The good people at The Mars Society have worked with global scientist posse the SONet network to draw up the scheme, while architecture outfit ABIBOO has helped with the designs.
Bearing in mind that, despite years of excitable hype, we still haven’t managed to get drones to deliver our takeaways, the team truly seems to believe that chunks of prime Red Planet real estate will be going up by 2054.
Capital city Nüwa will be vertical and full of homes, green spaces and…offices, which I thought were now cancelled even on earth, so not sure why the obsolete concept is being dragged 255m kilometres across the solar system.
For added spice, Nüwa will be built into the side of a cliff to protect Nüwaians from deadly levels of radiation and fatal atmospheric pressure…apparently life has become so rubbish on earth that such inhospitable conditions are acceptable.

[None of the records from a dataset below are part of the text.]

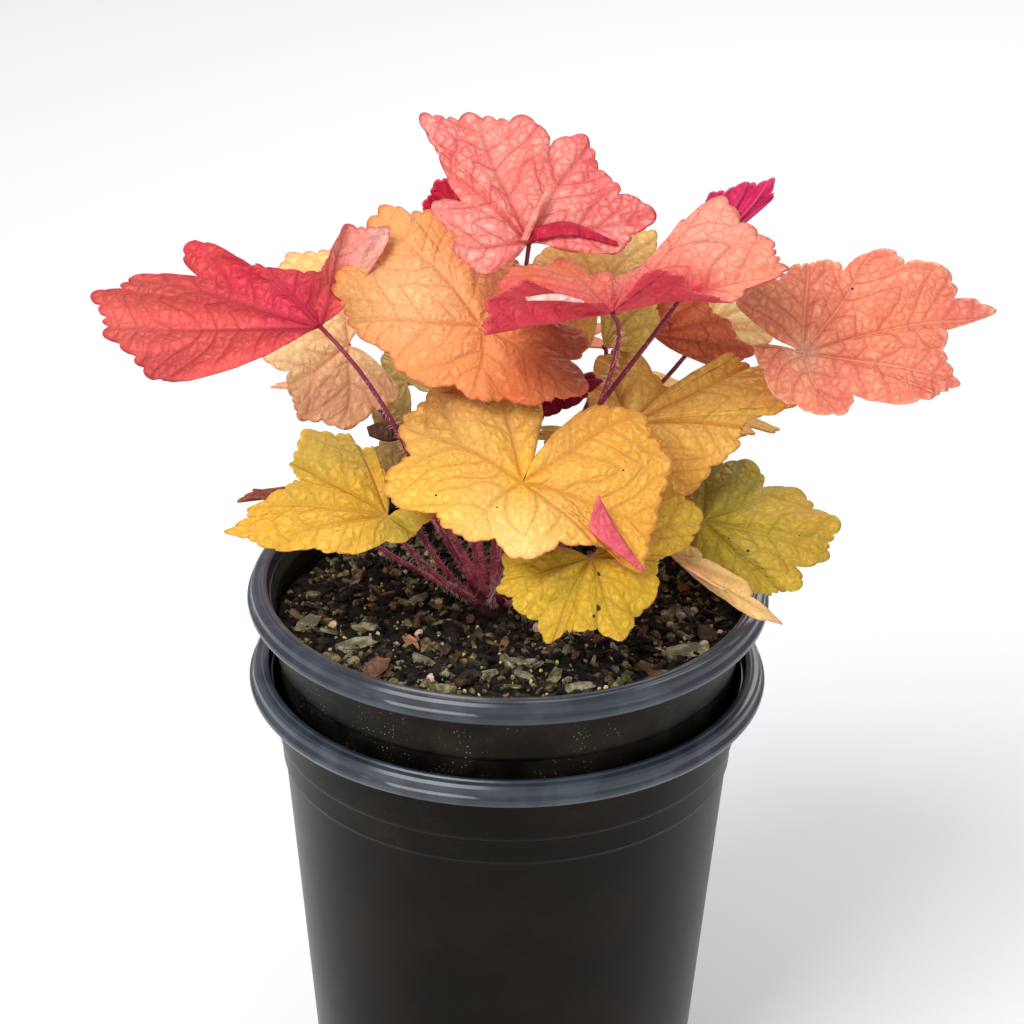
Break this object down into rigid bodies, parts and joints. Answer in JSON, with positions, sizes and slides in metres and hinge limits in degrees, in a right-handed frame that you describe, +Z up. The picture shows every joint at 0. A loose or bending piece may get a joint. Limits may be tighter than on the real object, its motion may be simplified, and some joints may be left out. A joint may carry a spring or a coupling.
{
  "type": "potted heuchera",
  "caption": "Heuchera plant with lobed coral, orange and yellow leaves on thin stalks, growing in a round black nursery pot nested in a second one.",
  "frame": {"origin": "centre of the outer pot's base, on the ground", "axes": "+Z up; the side that the picture shows faces -Y; +X is to its right"},
  "size_m": [0.2773, 0.1963, 0.3382],
  "materials": {
    "pot_plastic": "black, satin rim, dusty wall",
    "soil": "rough dark bark compost",
    "crown_wood": "rough",
    "stalk": "burgundy, hairy",
    "leaf_dry_tip": "soft leaf, veined",
    "leaf_far_left_peach": "soft leaf, veined",
    "leaf_far_low_left_olive": "soft leaf, veined",
    "leaf_far_low_right_olive": "soft leaf, veined",
    "leaf_far_middle_orange": "soft leaf, veined",
    "leaf_far_right_yellow": "soft leaf, veined",
    "leaf_front_gold": "soft leaf, veined",
    "leaf_front_mustard": "soft leaf, veined",
    "leaf_high_crimson": "soft leaf, veined",
    "leaf_inner_ochre": "soft leaf, veined",
    "leaf_left_coral": "soft leaf, veined",
    "leaf_left_olive": "soft leaf, veined",
    "leaf_low_dull_olive": "soft leaf, veined",
    "leaf_middle_orange": "soft leaf, veined",
    "leaf_rear_cream": "soft leaf, veined",
    "leaf_rear_left_peach": "soft leaf, veined",
    "leaf_rear_pale_green": "soft leaf, veined",
    "leaf_rear_top_yellow": "soft leaf, veined",
    "leaf_rear_young_crimson": "soft leaf, veined",
    "leaf_rear_young_magenta": "soft leaf, veined",
    "leaf_right_amber": "soft leaf, veined",
    "leaf_right_olive": "soft leaf, veined",
    "leaf_right_pale_edge": "soft leaf, veined",
    "leaf_right_salmon": "soft leaf, veined",
    "leaf_top_salmon": "soft leaf, veined",
    "leaf_under_red": "soft leaf, veined",
    "leaf_young_burgundy": "soft leaf, veined"
  },
  "bodies": {
    "root": {"crown": "crown_wood", "inner_pot": "pot_plastic", "leaf_dry_tip": "leaf_dry_tip", "leaf_far_left_peach": "leaf_far_left_peach", "leaf_far_low_left_olive": "leaf_far_low_left_olive", "leaf_far_low_right_olive": "leaf_far_low_right_olive", "leaf_far_middle_orange": "leaf_far_middle_orange", "leaf_far_right_yellow": "leaf_far_right_yellow", "leaf_front_gold": "leaf_front_gold", "leaf_front_mustard": "leaf_front_mustard", "leaf_high_crimson": "leaf_high_crimson", "leaf_inner_ochre": "leaf_inner_ochre", "leaf_left_coral": "leaf_left_coral", "leaf_left_olive": "leaf_left_olive", "leaf_low_dull_olive": "leaf_low_dull_olive", "leaf_middle_orange": "leaf_middle_orange", "leaf_rear_cream": "leaf_rear_cream", "leaf_rear_left_peach": "leaf_rear_left_peach", "leaf_rear_pale_green": "leaf_rear_pale_green", "leaf_rear_top_yellow": "leaf_rear_top_yellow", "leaf_rear_young_crimson": "leaf_rear_young_crimson", "leaf_rear_young_magenta": "leaf_rear_young_magenta", "leaf_right_amber": "leaf_right_amber", "leaf_right_olive": "leaf_right_olive", "leaf_right_pale_edge": "leaf_right_pale_edge", "leaf_right_salmon": "leaf_right_salmon", "leaf_top_salmon": "leaf_top_salmon", "leaf_under_red": "leaf_under_red", "leaf_young_burgundy": "leaf_young_burgundy", "outer_pot": "pot_plastic", "soil": "soil", "stalk_dry_tip": "stalk", "stalk_far_left_peach": "stalk", "stalk_far_low_left_olive": "stalk", "stalk_far_low_right_olive": "stalk", "stalk_far_middle_orange": "stalk", "stalk_far_right_yellow": "stalk", "stalk_front_gold": "stalk", "stalk_front_mustard": "stalk", "stalk_high_crimson": "stalk", "stalk_inner_ochre": "stalk", "stalk_left_coral": "stalk", "stalk_left_olive": "stalk", "stalk_low_dull_olive": "stalk", "stalk_middle_orange": "stalk", "stalk_rear_cream": "stalk", "stalk_rear_left_peach": "stalk", "stalk_rear_pale_green": "stalk", "stalk_rear_top_yellow": "stalk", "stalk_rear_young_crimson": "stalk", "stalk_rear_young_magenta": "stalk", "stalk_right_amber": "stalk", "stalk_right_olive": "stalk", "stalk_right_pale_edge": "stalk", "stalk_right_salmon": "stalk", "stalk_top_salmon": "stalk", "stalk_under_red": "stalk", "stalk_young_burgundy": "stalk"}
  },
  "joints": []
}
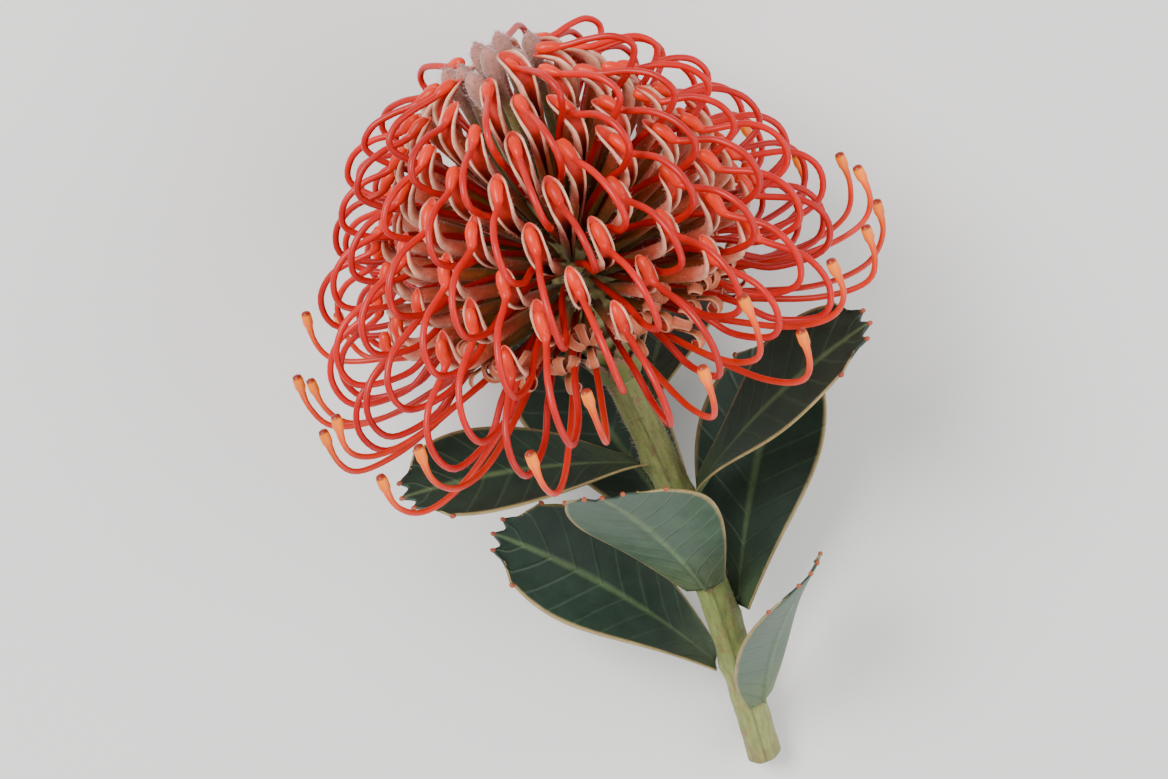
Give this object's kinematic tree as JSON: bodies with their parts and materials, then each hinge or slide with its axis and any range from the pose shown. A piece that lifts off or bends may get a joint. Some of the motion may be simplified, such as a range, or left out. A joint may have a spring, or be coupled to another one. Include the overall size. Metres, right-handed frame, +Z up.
{
  "type": "pincushion protea flower",
  "caption": "Cut pincushion protea with a domed head of looped red styles, orange club tips and toothed leaves, lying on a surface.",
  "frame": {"origin": "on the surface the flower lies on, under the middle of its outline", "axes": "+Y from the cut end of the stem towards the flower head, +Z up from the surface, +X across"},
  "size_m": [0.1318, 0.1748, 0.1122],
  "materials": {
    "perianth": "downy petal sheath, cream below and rose at the lips",
    "looped_style": "smooth waxy coral-red style",
    "open_style": "smooth waxy orange-red style with an orange tip",
    "receptacle": "woolly plant cone",
    "bract": "tough hairy bract",
    "stem": "green woody stem with short hairs",
    "leaf": "leathery leaf, satin"
  },
  "bodies": {
    "root": {"perianths_row_01": "perianth", "perianths_row_02": "perianth", "perianths_row_03": "perianth", "perianths_row_04": "perianth", "perianths_row_05": "perianth", "perianths_row_06": "perianth", "perianths_row_07": "perianth", "perianths_row_08": "perianth", "perianths_row_09": "perianth", "perianths_row_10": "perianth", "perianths_row_11": "perianth", "perianths_row_12": "perianth", "perianths_row_13": "perianth", "looped_styles_row_01": "looped_style", "looped_styles_row_02": "looped_style", "looped_styles_row_03": "looped_style", "looped_styles_row_04": "looped_style", "looped_styles_row_05": "looped_style", "looped_styles_row_06": "looped_style", "looped_styles_row_07": "looped_style", "looped_styles_row_08": "looped_style", "looped_styles_row_09": "looped_style", "looped_styles_row_10": "looped_style", "looped_styles_row_11": "looped_style", "looped_styles_row_12": "looped_style", "looped_styles_row_13": "looped_style", "open_styles_row_01": "open_style", "open_styles_row_02": "open_style", "open_styles_row_03": "open_style", "open_styles_row_04": "open_style", "open_styles_row_05": "open_style", "open_styles_row_06": "open_style", "open_styles_row_07": "open_style", "open_styles_row_08": "open_style", "open_styles_row_09": "open_style", "open_styles_row_10": "open_style", "open_styles_row_11": "open_style", "open_styles_row_12": "open_style", "open_styles_row_13": "open_style", "receptacle": "receptacle", "involucre_whorl_1": "bract", "involucre_whorl_2": "bract", "involucre_whorl_3": "bract", "stem": "stem", "leaf_01": "leaf", "leaf_02": "leaf", "leaf_03": "leaf", "leaf_04": "leaf", "leaf_05": "leaf", "leaf_06": "leaf", "leaf_07": "leaf", "leaf_08": "leaf"}
  },
  "joints": []
}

ABIBOO’s Alfredo Muñoz is realistic but upbeat: "We had to do a lot of analysis based on computing and working with the scientists to try to understand what are the circumstances that we will face…we have to face challenges that are very specific to the conditions of Mars, one of them is gravity, which is only one-third of the gravity on Earth."
But how many people would want to leave earth to live somewhere where you have to stay in all the time and look out the window, no doubt passing the endless hours watching television…oh hang on.
Ofcom have been on the internet, and they don’t like what they see.
According to the media regulator’s latest report, it seems the information superhighway is awash with vileness, with one in three people coming across hate speech while browsing video platforms between June and August last year. Who knew?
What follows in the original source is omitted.